Aqui, não me parecia que fosse a mesma situação pois não devia ser um problema interior mas apenas o resultado de um problema exterior, uma defesa instintiva de "prisioneiro versus o perseguidor-carcereiro", reconhecível em crianças, adultos e animais (particularmente cães) nesta situação.

Entretanto, a mãe, "agitada", dizia "- Desculpe! Desculpe! Querida,.. olha para mim, olha para mim,..." mas a criança não ligava, continuava a sorrir e a brincar ao simples "toma lá, dá cá". Tinha encontrado um amigo.

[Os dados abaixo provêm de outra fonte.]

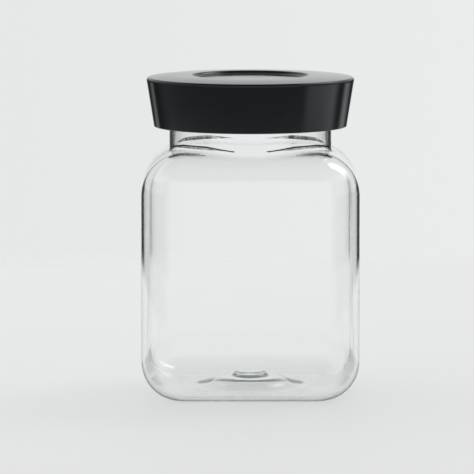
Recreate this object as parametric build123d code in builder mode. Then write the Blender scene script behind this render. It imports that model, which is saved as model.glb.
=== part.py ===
from build123d import *
import os

# Square glass jar with a round neck and a push-in lid.
# Millimetres, +Z up; the origin is the centre of the base, on the plane the jar stands on.

# Glass body
BODY_WIDTH = 112.0  # across the flats, both ways
UPRIGHT_RADIUS = 23.0  # rounding of the four upright corners
SHOULDER_RADIUS = 22.5
HEEL_RADIUS = 20.0
SHOULDER_TOP = 128.0  # height of the flat round the neck
WALL = 1.2
SHOULDER_WALL = 1.3
BASE_WALL = 2.0

# Glass neck
NECK_RADIUS = 42.0
MOUTH_RADIUS = 40.4
RIM_HEIGHT = 158.0
RIM_ROUNDING = 0.7
NECK_ROOT_ROUNDING = 3.0  # outside, where the neck runs into the shoulder
NECK_INNER_ROUNDING = 4.5  # inside, where the shoulder turns up into the neck
NECK_OVERLAP = 6.0  # how far the neck's cylinders run down into the shoulder

# Push-up in the base
PUSH_UP_FOOT_RADIUS = 30.0
PUSH_UP_TOP_RADIUS = 9.4
PUSH_UP_INNER_TOP = 7.8
PUSH_UP_OUTER_TOP = 6.4
NUB_RADIUS = 6.8
NUB_TOP = 9.7

# Outer shell of the lid
SKIRT_BOTTOM = 138.8
SKIRT_BOTTOM_RADIUS = 49.9
SKIRT_TOP_RADIUS = 54.0
LAND_HEIGHT = 164.3  # top surface at the outer edge
CREST_HEIGHT = 165.5  # lip round the dished recess
CREST_RADIUS = 31.0
RECESS_FLOOR = 164.0
RECESS_FLOOR_RADIUS = 28.0
LID_EDGE_ROUNDING = 1.5
SHELL_WALL = 2.2
TOP_WALL = 2.1

# Collar and ribs under the shell's top
COLLAR_RADIUS = 35.0
COLLAR_WALL = 1.6
COLLAR_BOTTOM = 149.8
SNAP_HEIGHT = 152.0  # middle of the snap bead
SNAP_HALF_WIDTH = 1.2
SNAP_PROUD = 0.6
SNAP_CLEARANCE = 0.2
RIB_COUNT = 12
RIB_WALL = 1.6

# Plug that enters the mouth
PLUG_RADIUS = 39.0
PLUG_BOTTOM = 141.5
PLUG_FLOOR_WALL = 1.8
PLUG_FLANGE_RADIUS = 45.5
PLUG_FLANGE_WALL = 2.0
PLUG_LEAD_IN = 1.2
COLLAR_CLEARANCE = 0.15

# Seal ring and its gland
GLAND_BOTTOM = 146.0
GLAND_TOP = 154.0
GLAND_RADIUS = 37.5
SEAL_RUNNING_CLEARANCE = 0.05
SEAL_END_CLEARANCE = 0.1
SEAL_BAND_RADIUS = 38.6
FIN_COUNT = 3
FIN_ROOT_WIDTH = 1.5
FIN_TIP_WIDTH = 0.6
FIN_DROOP = 0.5  # fin tips sit above their roots, as they trail when the plug goes in

FLANGE_TOP = RIM_HEIGHT + PLUG_FLANGE_WALL
FIN_RADIUS = MOUTH_RADIUS - SEAL_RUNNING_CLEARANCE


def rounded_block(width, bottom, top, upright_radius, heel_radius, shoulder_radius):
    """Square block with rounded uprights, heel and shoulder."""
    with BuildPart() as block:
        with BuildSketch(Plane.XY.offset(bottom)):
            RectangleRounded(width, width, upright_radius)
        extrude(amount=top - bottom)
        fillet(block.faces().sort_by(Axis.Z)[-1].edges(), shoulder_radius)
        fillet(block.faces().sort_by(Axis.Z)[0].edges(), heel_radius)
    return block.part


def cylinder_edges(part, radius):
    """Edges that bound the upright cylinder of one radius, without its seam."""
    walls = part.faces().filter_by(GeomType.CYLINDER)
    walls = walls.filter_by(lambda face: abs(face.radius - radius) < 0.01)
    return walls.edges().filter_by(GeomType.LINE, reverse=True)


def push_up(foot_height, top_height, depth_below_foot):
    """Low bell on the jar's axis: a flat top, then an ogee down to a wide foot."""
    middle = ((PUSH_UP_TOP_RADIUS + PUSH_UP_FOOT_RADIUS) / 2, (foot_height + top_height) / 2)
    bottom = foot_height - depth_below_foot
    with BuildPart() as bell:
        with BuildSketch(Plane.XZ):
            with BuildLine():
                top = Line((0, top_height), (PUSH_UP_TOP_RADIUS, top_height))
                upper = TangentArc(top @ 1, middle, tangent=(1, 0))
                lower = TangentArc(upper @ 1, (PUSH_UP_FOOT_RADIUS, foot_height), tangent=upper % 1)
                Polyline(lower @ 1, (PUSH_UP_FOOT_RADIUS, bottom), (0, bottom), (0, top_height))
            make_face()
        revolve(axis=Axis.Z)
    return bell.part


# ---------------------------------------------------------------- glass body
outer_block = rounded_block(
    BODY_WIDTH, 0, SHOULDER_TOP, UPRIGHT_RADIUS, HEEL_RADIUS, SHOULDER_RADIUS
)
cavity_block = rounded_block(
    BODY_WIDTH - 2 * WALL,
    BASE_WALL,
    SHOULDER_TOP - SHOULDER_WALL,
    UPRIGHT_RADIUS - WALL,
    HEEL_RADIUS - WALL,
    SHOULDER_RADIUS - WALL,
)
inner_push_up = push_up(BASE_WALL, PUSH_UP_INNER_TOP, BASE_WALL / 2)
outer_push_up = push_up(0, PUSH_UP_OUTER_TOP, 1)

with BuildPart() as jar_body:
    add(outer_block)
    with BuildSketch(Plane.XY.offset(SHOULDER_TOP - NECK_OVERLAP)):
        Circle(NECK_RADIUS)
    extrude(amount=RIM_HEIGHT - SHOULDER_TOP + NECK_OVERLAP)
    add(cavity_block, mode=Mode.SUBTRACT)
    with BuildSketch(Plane.XY.offset(SHOULDER_TOP - SHOULDER_WALL - NECK_OVERLAP)):
        Circle(MOUTH_RADIUS)
    extrude(amount=RIM_HEIGHT - SHOULDER_TOP + SHOULDER_WALL + NECK_OVERLAP, mode=Mode.SUBTRACT)
    fillet(jar_body.faces().sort_by(Axis.Z)[-1].edges(), RIM_ROUNDING)
    neck_edges = cylinder_edges(jar_body, NECK_RADIUS)
    fillet(neck_edges.sort_by(Axis.Z)[:-1], NECK_ROOT_ROUNDING)
    mouth_edges = cylinder_edges(jar_body, MOUTH_RADIUS)
    fillet(mouth_edges.sort_by(Axis.Z)[:-1], NECK_INNER_ROUNDING)
    add(inner_push_up)
    with BuildSketch(Plane.XY.offset(PUSH_UP_INNER_TOP)):
        Circle(PUSH_UP_TOP_RADIUS)
    with BuildSketch(Plane.XY.offset(NUB_TOP)):
        Circle(NUB_RADIUS)
    loft()
    add(outer_push_up, mode=Mode.SUBTRACT)

jar_body.part.label = "jar_body"

# ---------------------------------------------------------------- lid shell
underside = CREST_HEIGHT - TOP_WALL
recess_middle = ((RECESS_FLOOR_RADIUS + CREST_RADIUS) / 2, (RECESS_FLOOR + CREST_HEIGHT) / 2)

with BuildPart() as lid_shell:
    with BuildSketch(Plane.XZ) as shell_profile:
        with BuildLine():
            floor = Line((0, RECESS_FLOOR), (RECESS_FLOOR_RADIUS, RECESS_FLOOR))
            recess_foot = TangentArc(floor @ 1, recess_middle, tangent=(1, 0))
            recess_lip = TangentArc(
                recess_foot @ 1, (CREST_RADIUS, CREST_HEIGHT), tangent=recess_foot % 1
            )
            dome = TangentArc(recess_lip @ 1, (SKIRT_TOP_RADIUS, LAND_HEIGHT), tangent=(1, 0))
            Polyline(
                dome @ 1,
                (SKIRT_BOTTOM_RADIUS, SKIRT_BOTTOM),
                (SKIRT_BOTTOM_RADIUS - SHELL_WALL, SKIRT_BOTTOM),
                (SKIRT_TOP_RADIUS - SHELL_WALL, LAND_HEIGHT - TOP_WALL),
                (CREST_RADIUS + TOP_WALL, underside),
                (RECESS_FLOOR_RADIUS + TOP_WALL, RECESS_FLOOR - TOP_WALL),
                (0, RECESS_FLOOR - TOP_WALL),
                (0, RECESS_FLOOR),
            )
        make_face()
        fillet(shell_profile.vertices().sort_by(Axis.X)[-1], LID_EDGE_ROUNDING)
        fillet(shell_profile.vertices().sort_by(Axis.Y)[:2], SHELL_WALL / 4)
    revolve(axis=Axis.Z)

    # Collar that the plug snaps onto
    with BuildSketch(Plane.XY.offset(COLLAR_BOTTOM)):
        Circle(COLLAR_RADIUS)
        Circle(COLLAR_RADIUS - COLLAR_WALL, mode=Mode.SUBTRACT)
    extrude(amount=underside + TOP_WALL / 2 - COLLAR_BOTTOM)
    with BuildSketch(Plane.XZ):
        with BuildLine():
            Polyline(
                (COLLAR_RADIUS - COLLAR_WALL / 2, SNAP_HEIGHT - SNAP_HALF_WIDTH),
                (COLLAR_RADIUS, SNAP_HEIGHT - SNAP_HALF_WIDTH),
                (COLLAR_RADIUS + SNAP_PROUD, SNAP_HEIGHT),
                (COLLAR_RADIUS, SNAP_HEIGHT + SNAP_HALF_WIDTH),
                (COLLAR_RADIUS - COLLAR_WALL / 2, SNAP_HEIGHT + SNAP_HALF_WIDTH),
                close=True,
            )
        make_face()
    revolve(axis=Axis.Z)

    # Ribs from the collar to the skirt, which press on the plug's flange
    rib_start = COLLAR_RADIUS - COLLAR_WALL / 2
    rib_length = SKIRT_TOP_RADIUS - SHELL_WALL - rib_start
    with BuildSketch(Plane.XY.offset(FLANGE_TOP)):
        with PolarLocations(rib_start + rib_length / 2, RIB_COUNT):
            Rectangle(rib_length, RIB_WALL)
    extrude(amount=underside - FLANGE_TOP)

lid_shell.part.label = "lid_shell"

# ---------------------------------------------------------------- lid plug
cup_radius = COLLAR_RADIUS + COLLAR_CLEARANCE

with BuildPart() as lid_plug:
    with BuildSketch(Plane.XZ) as plug_profile:
        with BuildLine():
            Polyline(
                (0, PLUG_BOTTOM),
                (PLUG_RADIUS, PLUG_BOTTOM),
                (PLUG_RADIUS, GLAND_BOTTOM),
                (GLAND_RADIUS, GLAND_BOTTOM),
                (GLAND_RADIUS, GLAND_TOP),
                (PLUG_RADIUS, GLAND_TOP),
                (PLUG_RADIUS, RIM_HEIGHT),
                (PLUG_FLANGE_RADIUS, RIM_HEIGHT),
                (PLUG_FLANGE_RADIUS, FLANGE_TOP),
                (cup_radius, FLANGE_TOP),
                (cup_radius, SNAP_HEIGHT + SNAP_HALF_WIDTH + SNAP_CLEARANCE),
                (cup_radius + SNAP_PROUD, SNAP_HEIGHT + SNAP_CLEARANCE),
                (cup_radius + SNAP_PROUD, SNAP_HEIGHT - SNAP_CLEARANCE),
                (cup_radius, SNAP_HEIGHT - SNAP_HALF_WIDTH - SNAP_CLEARANCE),
                (cup_radius, PLUG_BOTTOM + PLUG_FLOOR_WALL),
                (0, PLUG_BOTTOM + PLUG_FLOOR_WALL),
                close=True,
            )
        make_face()
        bottom_corner = plug_profile.vertices().sort_by(Axis.Y)[:2].sort_by(Axis.X)[-1]
        fillet(bottom_corner, PLUG_LEAD_IN)
    revolve(axis=Axis.Z)

lid_plug.part.label = "lid_plug"

# ---------------------------------------------------------------- seal ring
seal_bottom = GLAND_BOTTOM + SEAL_END_CLEARANCE
seal_height = GLAND_TOP - SEAL_END_CLEARANCE - seal_bottom
fin_pitch = seal_height / FIN_COUNT
fin_reach = FIN_RADIUS - SEAL_BAND_RADIUS
band_middle_radius = (GLAND_RADIUS + SEAL_BAND_RADIUS) / 2

with BuildPart() as seal_ring:
    with BuildSketch(Plane.XY.offset(seal_bottom)):
        Circle(SEAL_BAND_RADIUS)
        Circle(GLAND_RADIUS + SEAL_RUNNING_CLEARANCE, mode=Mode.SUBTRACT)
    extrude(amount=seal_height)
    for fin in range(FIN_COUNT):
        root = seal_bottom + (fin + 0.5) * fin_pitch - FIN_DROOP / 2
        tip = root + FIN_DROOP
        with BuildSketch(Plane.XZ):
            with BuildLine():
                Polyline(
                    (band_middle_radius, root - FIN_ROOT_WIDTH / 2),
                    (SEAL_BAND_RADIUS, root - FIN_ROOT_WIDTH / 2),
                    (FIN_RADIUS, tip - FIN_TIP_WIDTH / 2),
                    (FIN_RADIUS, tip + FIN_TIP_WIDTH / 2),
                    (SEAL_BAND_RADIUS, root + FIN_ROOT_WIDTH / 2),
                    (band_middle_radius, root + FIN_ROOT_WIDTH / 2),
                    close=True,
                )
            make_face()
        revolve(axis=Axis.Z)

seal_ring.part.label = "seal_ring"

# ---------------------------------------------------------------- write the pieces
os.makedirs("parts", exist_ok=True)
export_step(jar_body.part, "parts/jar_body.step")
export_step(lid_shell.part, "parts/lid_shell.step")
export_step(lid_plug.part, "parts/lid_plug.step")
export_step(seal_ring.part, "parts/seal_ring.step")
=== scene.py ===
"""Specimen jar: a square clear glass jar with rounded corners and a black push-in lid."""

import math

import bmesh
import bpy
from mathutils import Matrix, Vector


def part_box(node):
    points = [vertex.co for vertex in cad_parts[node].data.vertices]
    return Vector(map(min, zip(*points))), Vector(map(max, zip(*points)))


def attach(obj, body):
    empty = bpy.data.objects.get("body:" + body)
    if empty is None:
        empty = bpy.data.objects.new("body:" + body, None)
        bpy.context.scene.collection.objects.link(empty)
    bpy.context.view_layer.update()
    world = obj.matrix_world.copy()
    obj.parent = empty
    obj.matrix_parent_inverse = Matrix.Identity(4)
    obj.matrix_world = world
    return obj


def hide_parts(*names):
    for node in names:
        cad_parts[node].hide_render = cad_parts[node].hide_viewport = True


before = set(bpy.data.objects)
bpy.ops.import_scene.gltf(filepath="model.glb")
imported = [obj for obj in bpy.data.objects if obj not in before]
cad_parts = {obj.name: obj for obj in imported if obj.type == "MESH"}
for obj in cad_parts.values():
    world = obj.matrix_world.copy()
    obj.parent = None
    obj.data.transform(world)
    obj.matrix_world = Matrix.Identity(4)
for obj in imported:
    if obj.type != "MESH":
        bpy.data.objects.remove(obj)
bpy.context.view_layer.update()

MM = 0.001

# ---------------------------------------------------------------- sizes read from the frame
jar_low, jar_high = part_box("jar_body")
shell_low, shell_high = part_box("lid_shell")
plug_low, plug_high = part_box("lid_plug")
seal_low, seal_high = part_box("seal_ring")

HALF_WIDTH = (jar_high.x - jar_low.x) / 2
RIM = jar_high.z
LID_CREST = shell_high.z
SKIRT_BOTTOM = shell_low.z
PLUG_BOTTOM = plug_low.z
FLANGE_TOP = plug_high.z
FLANGE_RADIUS = (plug_high.x - plug_low.x) / 2
SEAL_BOTTOM = seal_low.z
SEAL_TOP = seal_high.z
FIN_RADIUS = (seal_high.x - seal_low.x) / 2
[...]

A minha melancólica estranheza foi que ele, um estranho, era mais pai do que ela era mãe e, principalmente, porque a criança, ainda sem saber falar, já sabia reconhecer e optar pela diferença!!!
Na verdade, desde a nascença que o afecto se reconhece e sente pela pele, quer nos humanos quer nos animais ou, como se diz na cultura USA, o afecto existe "by the skin and not by the book", isto é, existe "pela pele e não pela cabeça com suas regras".

Raizupartiça,…o que acontece aos humanos?

A minha manhã de relaxar "conversando" com a torrada tinha acabado. Regressei a casa e fui "desabafar' com o tablet.

Na verdade, estas inovações modernas substituem com eficácia o confessionário e/ou o psicanalista, pois o tablet não me sugeriu que o problema era meu, dado que ninguém tinha reparado, nem me impôs penitências a cumprir, nem comprimidos a tomar, nem traumas de infância a pesquisar.

Em consequência, ficou-me o remorso de ter consentido pois não usufruí daquelas "bengalas" de SOS (confissão ou psicanálise) para o aliviar… assim, lá tenho que me aguentar a mim próprio.